De 1660 à 1870, période de paix, le budget de la marine et des colonies a été en moyenne de 210 millions. La guerre survient, et en 1672 nous trouvons la dotation de la marine réduite à 146 millions. De 1872 à 1876, la moyenne de cette dotation est de 160 millions. C’est donc une réduction de 50 millions par an qu’a subie le budget de la marine, depuis la guerre, soit 200 millions de moins affectés à l’entretien de la force navale depuis quatre ans.

Ce n’est pas tout!

Avant 1870, nos arsenaux possédaient des approvisionnemens considérables, ce qu’il est permis d’appeler leur fonds de roulement. Ces approvisionnemens, employés pendant la guerre et sur terre aux besoins de la défense nationale, n’ont pas été remplacés.

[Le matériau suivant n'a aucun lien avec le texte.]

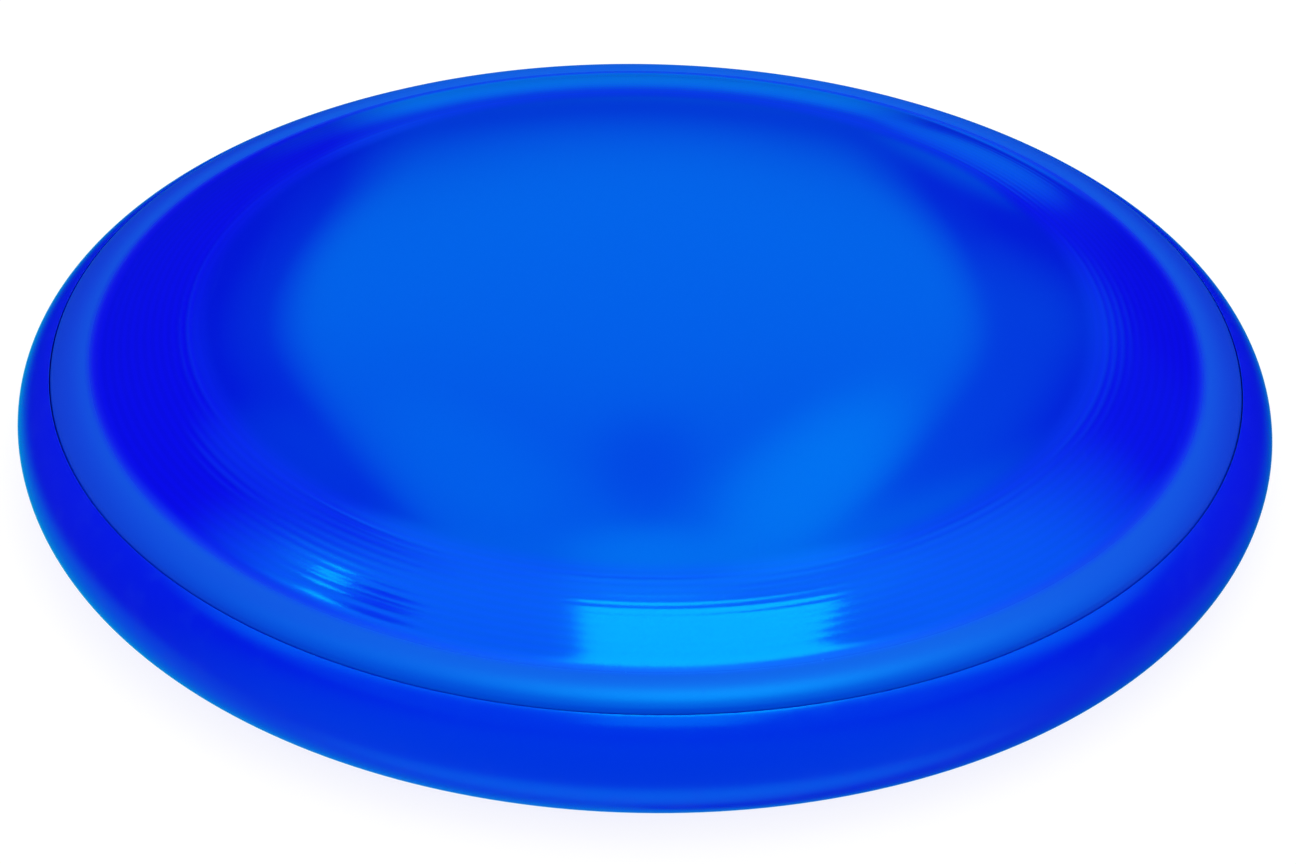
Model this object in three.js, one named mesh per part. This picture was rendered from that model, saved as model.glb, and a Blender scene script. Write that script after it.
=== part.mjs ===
// A sport-size flying disc, in millimetres, +Z up, origin at the centre of the plane it rests on.
//
// It comes apart into two mouldings. flight_plate is the stiff one: a shallow dome inside a ring of
// flight ridges, a smooth outer band, and a skirt that turns down inside the rim. grip_rim is the
// softer one moulded round it: it starts at the seam on the shoulder, covers the skirt, makes the
// lip that the disc rests on, and hooks over the skirt's beaded edge inside.
// Both are solids of revolution, so each is one closed outline of [radius, height] points.

import * as THREE from "three";

// ---- driving dimensions -----------------------------------------------------------------------

const SEGMENTS = 60; // facets round the disc

const disc = {
  radius: 136.5, // to the widest circle of the rim
  height: 32.0, // to the flat top of the dome
  widestHeight: 10.45, // height of the widest circle above the rest plane
};

const dome = {
  flatRadius: 24.0, // flat middle, where a label would go
  radius: 96.2, // to the soft bend that the flight ring starts from
  edgeHeight: 28.15,
  power: 3.0, // how late the dome starts to fall
};

const ring = {
  outerRadius: 118.9,
  outerHeight: 23.4,
  innerSlope: 0.09, // fall per millimetre outwards, just outside the dome
  ridges: 13,
  relief: 0.2, // groove to crest
};

const band = {
  innerSlope: 0.02, // nearly level beside the ring, then it rolls over towards the seam
  power: 3.8, // how late it starts to roll over
};

const seam = {
  innerRadius: 128.3, // the plate's edge of the open seam on the shoulder
  outerRadius: 129.0, // the rim's edge of it
  gap: 0.3, // clearance between the two mouldings inside
};

// The rim's outside is two quarter ellipses that meet at the widest circle.
const shoulder = { across: 12.5, up: 11.7 };
const belly = { across: 8.8, up: 10.7 };

const skin = 1.9; // thickness of the rim over the skirt
const plateWall = 1.9;
const skirt = {
  hollowRadius: 122.5, // where the skirt's inside meets the underside of the plate
  hollowAcross: 9.9,
  hollowUp: 8.9,
  edgeRadius: 131.95, // the middle of the bead that the skirt ends in
  edgeHeight: 5.2,
  beadRadius: 1.35,
};

const lip = {
  restRadius: 127.2, // inner edge of the flat that the disc rests on
  insideRadius: 125.4,
  roundHeight: 2.2, // the lip's inside is rounded up to here
  roundInset: 0.5, // how far its middle stays outside the inside radius
  topHeight: 4.4,
  topInset: 1.0, // how far the lip leans out by its top
};
const hook = { topHeight: 8.4, thickness: 1.1 };

const gate = { radius: 4.0, taper: 1.0, height: 0.5 }; // trimmed moulding gate under the middle

// ---- outline helpers ----------------------------------------------------------------------------

// Points of an ellipse arc between two angles in degrees: 0 points outwards and 90 points up.
function arc(centre, across, up, fromAngle, toAngle, steps) {
  const points = [];
  for (let i = 0; i <= steps; i += 1) {
    const angle = THREE.MathUtils.degToRad(fromAngle + ((toAngle - fromAngle) * i) / steps);
    points.push([centre[0] + across * Math.cos(angle), centre[1] + up * Math.sin(angle)]);
  }
  return points;
}

// The angle, in degrees, at which an ellipse has moved a given way along one of its half axes.
function angleOut(across, distance) {
  return THREE.MathUtils.radToDeg(Math.acos(distance / across));
}

function angleDown(up, distance) {
  return THREE.MathUtils.radToDeg(Math.asin(distance / up));
}

const shoulderCentre = [disc.radius - shoulder.across, disc.widestHeight];
const bellyCentre = [disc.radius - belly.across, disc.widestHeight];

// The disc's outside wall moved inwards by a distance, from a radius on the shoulder down to a height.
function outsideWall(inward, startRadius, endHeight, shoulderSteps, bellySteps) {
  const across = shoulder.across - inward;
  const start = angleOut(across, startRadius - shoulderCentre[0]);
  const end = angleDown(belly.up - inward, disc.widestHeight - endHeight);
  return [
    ...arc(shoulderCentre, across, shoulder.up - inward, start, 0, shoulderSteps),
    ...arc(bellyCentre, belly.across - inward, belly.up - inward, 0, -end, bellySteps).slice(1),
  ];
}

// Height of the disc's outside wall at a radius on its shoulder.
function shoulderHeight(radius) {
  const reach = (radius - shoulderCentre[0]) / shoulder.across;
  return disc.widestHeight + shoulder.up * Math.sqrt(1 - reach * reach);
}

// ---- top of the plate -------------------------------------------------------------------------------

function domeHeight(radius) {
  const reach = (radius - dome.flatRadius) / (dome.radius - dome.flatRadius);
  return disc.height - (disc.height - dome.edgeHeight) * reach ** dome.power;
}

// The steps get shorter outwards, where the dome bends most.
function domeTop(steps) {
  const points = [];
  for (let i = 0; i <= steps; i += 1) {
    const reach = Math.sin((Math.PI / 2) * (i / steps));
    const radius = dome.flatRadius + (dome.radius - dome.flatRadius) * reach;
    points.push([radius, domeHeight(radius)]);
  }
  return points;
}

// The ring falls faster and faster outwards, on a parabola from the dome to its outer edge.
function ringHeight(radius) {
  const out = radius - dome.radius;
  const width = ring.outerRadius - dome.radius;
  const extraFall = dome.edgeHeight - ring.outerHeight - ring.innerSlope * width;
  return dome.edgeHeight - ring.innerSlope * out - extraFall * (out / width) ** 2;
}

// The ridges stand side by side: a crest in the middle of each pitch and a groove between two.
function ringTop() {
  const pitch = (ring.outerRadius - dome.radius) / ring.ridges;
  const points = [];
  for (let i = 0; i < ring.ridges; i += 1) {
    const groove = dome.radius + i * pitch;
    const crest = groove + pitch / 2;
    if (i > 0) {
      points.push([groove, ringHeight(groove) - ring.relief]);
    }
    points.push([crest, ringHeight(crest)]);
  }
  return points;
}

// From the foot of the ring to the seam, the band falls faster and faster to meet the shoulder.
function bandTop(steps) {
  const width = seam.innerRadius - ring.outerRadius;
  const extraFall = ring.outerHeight - shoulderHeight(seam.innerRadius) - band.innerSlope * width;
  const points = [];
  for (let i = 0; i <= steps; i += 1) {
    const reach = i / steps;
    const fall = band.innerSlope * width * reach + extraFall * reach ** band.power;
    points.push([ring.outerRadius + width * reach, ring.outerHeight - fall]);
  }
  return points;
}

// ---- skirt, its bead and the hollow under the plate ---------------------------------------------------

const skirtInward = skin + seam.gap;
const skirtWidest = skirt.hollowRadius + skirt.hollowAcross;
const beadCentre = [skirt.edgeRadius, skirt.edgeHeight];

// The lower part of the skirt's inside, moved inwards by a clearance, up to a given height. It
// leaves the bead half a bead's radius above its middle.
function skirtLowerInside(clearance, topHeight, steps) {
  const across = skirtWidest - bellyCentre[0] - clearance;
  const up = belly.up - skirtInward - plateWall - clearance;
  const startHeight = skirt.edgeHeight + skirt.beadRadius / 2;
  const start = angleDown(up, disc.widestHeight - startHeight);
  const end = angleDown(up, disc.widestHeight - topHeight);
  return arc(bellyCentre, across, up, -start, -end, steps);
}

// The rounded edge of the skirt, a little fatter than its wall, so that it locks into the rim.
function bead(clearance) {
  const radius = skirt.beadRadius + clearance;
  return arc(beadCentre, radius, radius, 0, -180, 5);
}

function hollow(steps) {
  const centre = [skirt.hollowRadius, disc.widestHeight];
  return arc(centre, skirt.hollowAcross, skirt.hollowUp, 0, 90, steps).slice(1);
}

// The underside follows the top, one wall lower, without the ridges, in to the gate.
function underside() {
  const width = ring.outerRadius - dome.radius;
  const points = [];
  for (const reach of [0.8, 0.4, 0]) {
    const radius = dome.radius + width * reach;
    points.push([radius, ringHeight(radius) - plateWall]);
  }
  for (const [radius, height] of domeTop(5).reverse().slice(1)) {
    points.push([radius, height - plateWall]);
  }
  const height = disc.height - plateWall;
  points.push([gate.radius, height]);
  points.push([gate.radius - gate.taper, height - gate.height]);
  points.push([0, height - gate.height]);
  return points;
}

// ---- the two mouldings --------------------------------------------------------------------------------

function plateOutline() {
  return [
    [0, disc.height],
    ...domeTop(7),
    ...ringTop(),
    ...bandTop(5),
    ...outsideWall(skirtInward, seam.innerRadius, skirt.edgeHeight, 5, 3),
    ...bead(0),
    ...skirtLowerInside(0, disc.widestHeight, 3),
    ...hollow(5),
    ...underside(),
  ];
}

// The lip's inside runs down from the tip of the hook to the flat that the disc rests on.
function lipInside(hookTip) {
  return [
    [hookTip[0] - hook.thickness, hookTip[1]],
    [lip.insideRadius + lip.topInset, lip.topHeight],
    [lip.insideRadius, lip.roundHeight],
    [lip.insideRadius + lip.roundInset, lip.roundHeight / 3],
    [lip.restRadius, 0],
  ];
}

// The outside wall down to the rest plane, back up inside the lip, then the groove for the skirt.
function rimOutline() {
  const outside = outsideWall(0, seam.outerRadius, 0, 8, 7);
  const groove = [
    ...outsideWall(skin, seam.outerRadius, skirt.edgeHeight, 5, 3),
    ...bead(seam.gap),
    ...skirtLowerInside(seam.gap, hook.topHeight, 2),
  ];
  const hookTip = groove[groove.length - 1];
  return [...outside, ...lipInside(hookTip).reverse(), ...groove.reverse(), outside[0]];
}

// ---- assembly -------------------------------------------------------------------------------------------

// LatheGeometry turns its outline round +Y, so the solid is then stood up on +Z. It faces outwards
// when the outline runs the other way from these ones, which go out over the top and back below.
function turned(name, outline, material) {
  const points = outline.map(([radius, height]) => new THREE.Vector2(radius, height));
  const geometry = new THREE.LatheGeometry(points.reverse(), SEGMENTS);
  geometry.rotateX(Math.PI / 2);
  const mesh = new THREE.Mesh(geometry, material);
  mesh.name = name;
  return mesh;
}

const plateMaterial = new THREE.MeshStandardMaterial({ color: 0x0a28e6, roughness: 0.18, metalness: 0 });
const rimMaterial = new THREE.MeshStandardMaterial({ color: 0x081edc, roughness: 0.26, metalness: 0 });

const group = new THREE.Group();
group.add(turned("flight_plate", plateOutline(), plateMaterial));
group.add(turned("grip_rim", rimOutline(), rimMaterial));

export default group;
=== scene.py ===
"""Looks of the flying disc: two turned mouldings in glossy blue plastic, in a pale studio."""

import math

import bpy
from mathutils import Matrix, Vector, noise


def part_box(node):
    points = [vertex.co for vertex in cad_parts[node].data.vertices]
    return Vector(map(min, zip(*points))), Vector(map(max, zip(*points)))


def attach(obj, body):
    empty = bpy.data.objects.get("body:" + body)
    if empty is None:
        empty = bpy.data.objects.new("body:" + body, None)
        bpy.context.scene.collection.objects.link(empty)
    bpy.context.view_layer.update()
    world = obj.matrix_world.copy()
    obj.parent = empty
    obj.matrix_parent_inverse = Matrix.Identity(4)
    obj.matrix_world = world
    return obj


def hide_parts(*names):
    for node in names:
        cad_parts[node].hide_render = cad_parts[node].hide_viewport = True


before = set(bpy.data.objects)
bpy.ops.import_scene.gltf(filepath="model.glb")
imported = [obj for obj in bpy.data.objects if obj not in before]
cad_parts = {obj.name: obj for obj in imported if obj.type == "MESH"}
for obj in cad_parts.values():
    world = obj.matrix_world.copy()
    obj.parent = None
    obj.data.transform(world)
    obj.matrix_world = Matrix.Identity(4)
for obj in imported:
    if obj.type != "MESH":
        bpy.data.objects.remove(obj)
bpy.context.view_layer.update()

# ---- sizes, in metres -----------------------------------------------------------------------------

MM = 0.001
SEGMENTS = 288  # facets round each moulding
ON_AXIS = 1e-7  # a point this near the axis is one shared vertex

disc_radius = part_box("grip_rim")[1].x
disc_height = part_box("flight_plate")[1].z

widest_height = 10.45 * MM  # the rim's widest circle, above the floor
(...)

De là pour la marine une nouvelle perte de 60 millions.

Voilà déjà deux cent soixante millions !

Mais ce n’est pas tout encore. Pendant que l’ensemble du budget était réduit dans cette énorme proportion, les dépenses coloniales, qui forment une part considérable de ce budget, qui ne contribuent en rien au maintien de notre puissance navale et qui ne sont en réalité qu’une lourde charge, allaient en s’accroissant progressivement. Ainsi, avant la guerre, les dépenses : colonies, établissemens pénitentiaires, troupes coloniales, s’élevaient à 35 millions[1]. Elles sont aujourd’hui de 44 millions; il y a donc là encore 9 millions à porter au compte des réductions dont a été frappé le budget de la marine proprement dite.

Nous avons opéré toutes ces réductions au moment où le prix croissant de la main-d’œuvre, des matières premières, des engins

  1. Dans tous les calculs auxquels nous nous sommes livrés, nous avons retranché des dépenses coloniales tout ce qui contribuait directement ou indirectement à l’entretien des stations navales locales, et nous avons ajouté ces dépenses purement maritimes au budget de la marine proprement dite.